• _EXERCISE PROMPT_:
Copy every line of the data in which the word "scene" occurs.

# # #

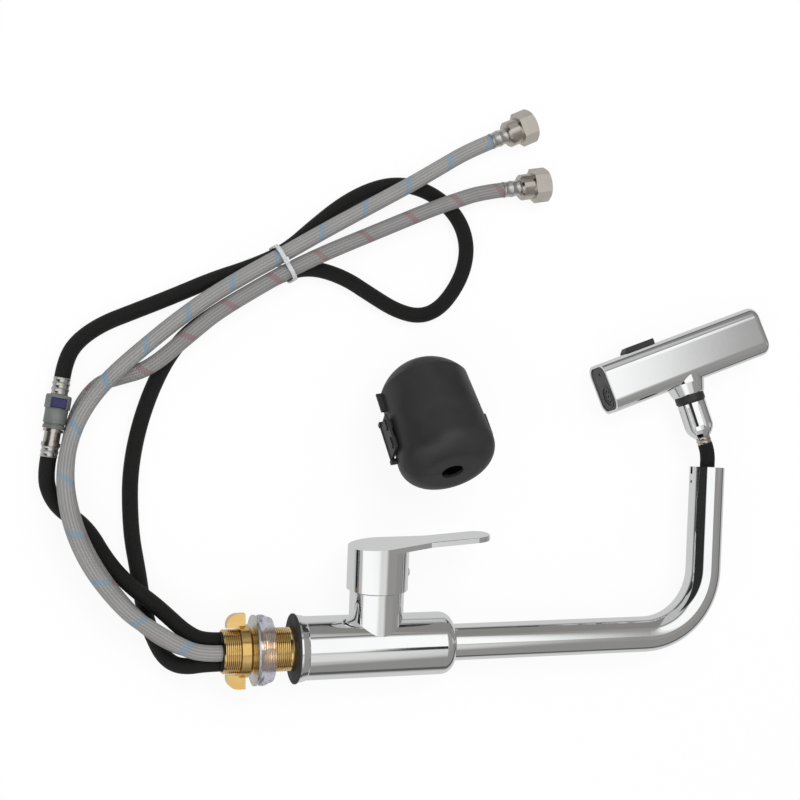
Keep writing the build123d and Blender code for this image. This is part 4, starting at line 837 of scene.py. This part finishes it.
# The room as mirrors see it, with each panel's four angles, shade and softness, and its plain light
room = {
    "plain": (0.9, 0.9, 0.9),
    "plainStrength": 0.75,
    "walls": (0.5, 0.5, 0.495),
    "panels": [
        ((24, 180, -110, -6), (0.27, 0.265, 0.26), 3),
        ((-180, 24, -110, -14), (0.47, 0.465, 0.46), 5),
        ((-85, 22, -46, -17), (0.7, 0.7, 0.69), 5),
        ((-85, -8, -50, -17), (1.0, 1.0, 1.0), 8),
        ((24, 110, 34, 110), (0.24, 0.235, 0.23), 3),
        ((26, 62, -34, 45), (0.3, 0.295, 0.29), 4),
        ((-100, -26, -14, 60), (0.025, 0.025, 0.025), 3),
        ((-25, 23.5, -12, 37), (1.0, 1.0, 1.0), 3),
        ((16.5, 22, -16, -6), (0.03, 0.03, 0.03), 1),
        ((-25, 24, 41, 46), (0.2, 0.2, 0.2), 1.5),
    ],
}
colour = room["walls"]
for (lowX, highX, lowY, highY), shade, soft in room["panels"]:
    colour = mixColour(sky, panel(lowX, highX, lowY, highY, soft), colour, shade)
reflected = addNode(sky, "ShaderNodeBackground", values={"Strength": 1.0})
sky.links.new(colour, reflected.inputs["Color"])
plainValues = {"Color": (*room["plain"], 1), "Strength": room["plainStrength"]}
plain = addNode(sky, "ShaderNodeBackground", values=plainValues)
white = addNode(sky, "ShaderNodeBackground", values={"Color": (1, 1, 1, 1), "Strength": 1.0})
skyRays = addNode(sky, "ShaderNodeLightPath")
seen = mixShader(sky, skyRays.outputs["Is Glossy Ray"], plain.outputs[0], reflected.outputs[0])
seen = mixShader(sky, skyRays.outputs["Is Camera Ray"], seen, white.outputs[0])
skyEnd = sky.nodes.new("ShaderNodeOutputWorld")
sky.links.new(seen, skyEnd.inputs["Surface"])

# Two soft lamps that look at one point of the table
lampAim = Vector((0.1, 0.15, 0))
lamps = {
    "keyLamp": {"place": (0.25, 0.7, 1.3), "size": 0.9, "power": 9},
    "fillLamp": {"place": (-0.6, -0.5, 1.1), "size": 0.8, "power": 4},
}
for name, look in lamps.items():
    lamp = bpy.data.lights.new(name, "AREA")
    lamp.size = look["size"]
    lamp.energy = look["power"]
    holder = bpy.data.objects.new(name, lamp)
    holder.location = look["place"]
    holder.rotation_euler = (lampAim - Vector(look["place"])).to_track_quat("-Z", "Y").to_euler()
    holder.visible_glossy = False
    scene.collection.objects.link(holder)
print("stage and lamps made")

# # #

• _RESPONSE TO THIS EXERCISE_:
Keep writing the build123d and Blender code for this image. This is part 4, starting at line 837 of scene.py. This part finishes it.
    scene.collection.objects.link(holder)